Black Skies by Arnaldur Indridason

Picador, 336 pages, $16

Arnaldur Indridason, the go-to Icelandic crime writer, published “Black Skies” in 2009 in Iceland, right in the midst of the economic meltdown of Iceland’s financial structure. Those were wild days when bankers and investors were hauling in the krónur until the three major banks failed when they couldn’t refinance their debt. In “Black Skies” the bubble hasn’t quite burst, but one of the storylines deals with the greed that put Iceland in a cold pickle.

Indridason’s main character, Inspector Erlender, is strangely absent in this book. He is mentioned by colleagues and family in passing, wondering where he is and when he will be back. However, this gives Sigurdur Óli, Erlender’s conservative, rigid colleague, a shot at the limelight. Instead of being a one-note foil for Erlender, Sigurdur Óli takes a moral journey of his own, with the three cases highlighted in this book as his background.

Sigurdur Óli is asked by a friend to “talk” to a couple who has been blackmailing the friend’s sister- and brother-in-law. What the heck, he decides, and drops by the couple’s home. The door is open and there is a dying woman in a ransacked front room. Sigurdur Óli barely misses being clobbered himself by the escaping marauder. Since he can’t easily explain what he was doing at the couple’s home, he hems and haws and attaches himself to the official investigation.

When the woman dies, convinced they had nothing to do with her death, Sigurdur Óli tries to deflect blame from his friend’s family. He finds a suspicious connection between the woman and a hiking trip that ended in the death of one of the hikers. All the hikers are bankers and the more Sigurdur Óli digs, the more is uncovered, but maybe not necessarily having to do with the current murder victim.

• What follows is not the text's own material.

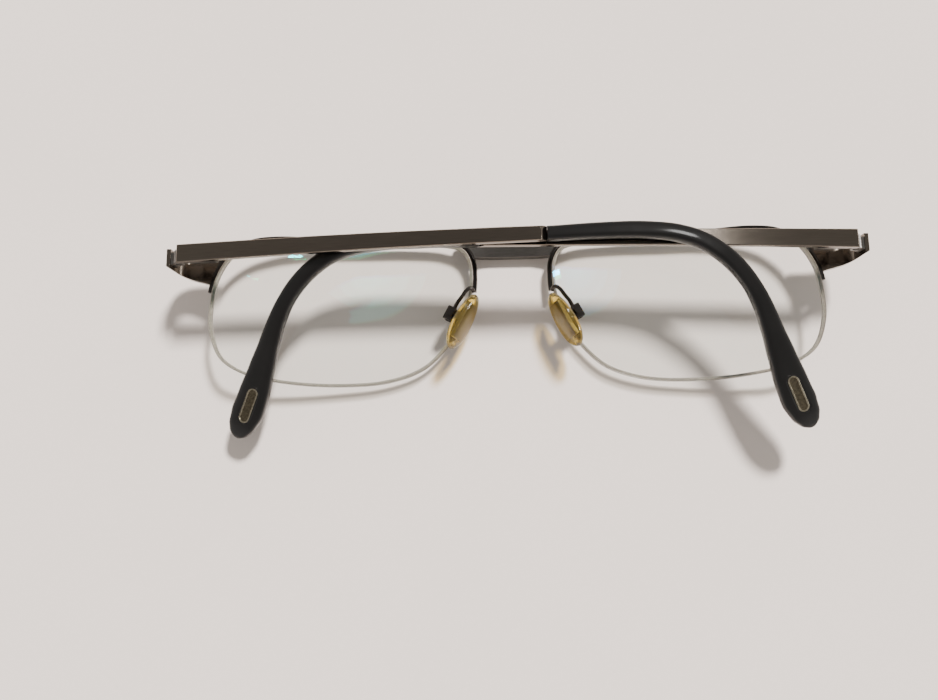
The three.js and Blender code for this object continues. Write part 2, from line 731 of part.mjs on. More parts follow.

In the final storyline, Andres, a young man with a troubled past and addictions galore, tries to pull Sigurdur Óli into helping him with some sort of tortured scenario. Andres is rarely lucid but when he sends Sigurdur Óli a few seconds of film that show a young boy being assaulted, Sigurdur Óli’s wizened heart is moved. Andres proves elusive throughout the book, and his story becomes evident to Sigurdur Óli in pieces until a final tragic scene that closes “Black Skies.”

Sigurdur Óli is ending his relationship with his wife. He realizes, too late, that he was at fault. He traverses the complicated relationship between his mother and father, long divorced, and discovers several uncomfortable revelations about himself in the process.

This is a chance very few secondary characters have: to have their lives fleshed out and given a sympathetic hearing. Sigurdur Óli makes the most of it.